The Wrong Crusade
The Labour government is waging a moral crusade in reverse by embarking on the biggest attack on welfare in a generation. It should tax high earners and multinationals instead.

(Chancellor Rachel Reeves delivers the Autumn Budget 2024. Credit: Lauren Hurley / DESNZ / HM Treasury via Flickr)
Last week, the government published proposals to change disability benefits across Britain — and chancellor Rachel Reeves set them in stone yesterday in her spring statement. Regardless of the rhetoric being used to describe the changes as a moral crusade, it represents the biggest attack on welfare in a generation, with the scale of the cuts to disability benefits affecting over one million people.
No Labour politician wants to see young people unable to fulfil their potential, or disabled people denied access to the workplace. But this is not the same thing as cutting the benefits of the poorest in society, sanctioning those who cannot find a job or restricting the numbers of those eligible for support in the future.
The universalist approach to welfare, which Labour appeared to abandon with its means-testing of the winter fuel allowance last year, recognises that our social security system should be there to protect us when we need it most. But right now it’s failing to meet many people’s fundamental needs, with disabled people already facing an unacceptably high level of hunger and hardship. Recent polling by YouGov on behalf of the Trussell Trust shows that over three quarters (77 percent) of people claiming Universal Credit and disability benefits have gone without essentials in the last six months and one in five (19 percent) were forced to use a food bank in the last four weeks.

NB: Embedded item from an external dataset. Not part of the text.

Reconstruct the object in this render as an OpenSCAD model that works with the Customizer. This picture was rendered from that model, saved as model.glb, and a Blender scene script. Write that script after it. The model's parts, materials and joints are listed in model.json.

We also know that disabled people face huge barriers when it comes to getting into or returning to the workplace. The latest figures show that 4.4 million people with a disability are out of work and economically inactive. While around 200,000 of those say they are ready to go back to work now, there is little in the government’s proposal to suggest where that employment is going to come from.
Estimates suggest that planned restrictions to the eligibility criteria for Personal Independence Payments (PIP) could see at least 800,000 disabled people lose out on support of between £4,200 — £6,300 per year.
Similarly, the plan to freeze the Universal Credit health top up from next April will mean that 2.4 million people will lose out on £280 a year by 2029-30. For those granted the UC health top up after April 2026, the rate will be cut by £47 a week, which the IFS says will mean people losing out by £2,500 a year by 2029-30.
Disability Rights UK has been clear that ‘the depth of the proposed cuts far outweighs positive changes to employment support.’
One of the most striking features of the proposals is that they also undermine other work the government is trying to do. Child Poverty Action Group have highlighted that 870,000 children live in families who receive PIP, and 290,000 (34%) of those are already living below the poverty line. At the same time that these changes could make those families worse off, Labour’s Child Poverty Task Force is busy looking across departments to consider how to end the number of children in this country who are growing up poor. This simply doesn’t align.
The right, and large parts of the media, argue that the benefits bill has emerged because it’s too easy for young people with mild mental illness to make a claim. But anyone who has ever sat down to complete a PIP application form will know how complicated it is. There is actually little evidence to show that the UK is spending proportionately more of GDP on working age incapacity and disability benefits than it was 20 years ago. What is true is that health data shows more people are ill and disabled. On top of that, there is now a 22-year gap in healthy life expectancy between the most and least deprived areas of the country.
The government is right is that there is a moral crusade. But it is to tackle the social determinants of ill health and the causes of poverty — not to cut the benefits of the poorest and most vulnerable in our society. The basic rate of Universal Credit also needs to move closer to covering the cost of the essentials.
Any plan for reform must therefore focus on supporting disabled people into work by enforcing the Equality Act, holding employers accountable for making reasonable adjustments and investing in the Access to Work scheme. In the short term, this will cost money.
That’s why we need to change course if we are to rebuild our economy and put Britain on a more sustainable economic path for the future. This will mean reviewing the Chancellor’s fiscal rules and prioritising a substantial increase in public investment to rebuild our public services and create an economy which supports families, businesses and communities to prosper and thrive.
We also need to start looking at restoring the previous Labour government’s 50 percent income tax rate for the highest earners and levying the full rate of National Insurance on all earnings. Similarly, the current rate of corporation tax is substantially below the average levied under the previous Labour government and needs to be raised. Multinationals should be forced to declare profits wherever they operate, bringing in just under £15 billion a year, and reform of capital gains tax is long overdue. For example, equalising rates with income tax to better share the load between those who earn a wage and the returns on invested wealth could bring in an estimated £12 billion a year. A wealth tax on two percent of assets worth over £10 million could also raise a dizzying £24 billion annually.
Over the last few weeks, MPs have been in touch with constituents who are understandably worried about how the cuts will affect them or their family. One of mine summed up her feelings powerfully: ‘The very party that made sure my grandparents and parents (all lifelong Labour supporters) were cared for in their old age, when they were sick and needing help, is turning its back on those citizens who need it now.’
Cutting benefits won’t create more jobs, it will only cause greater levels of poverty. It’s time the government understood that.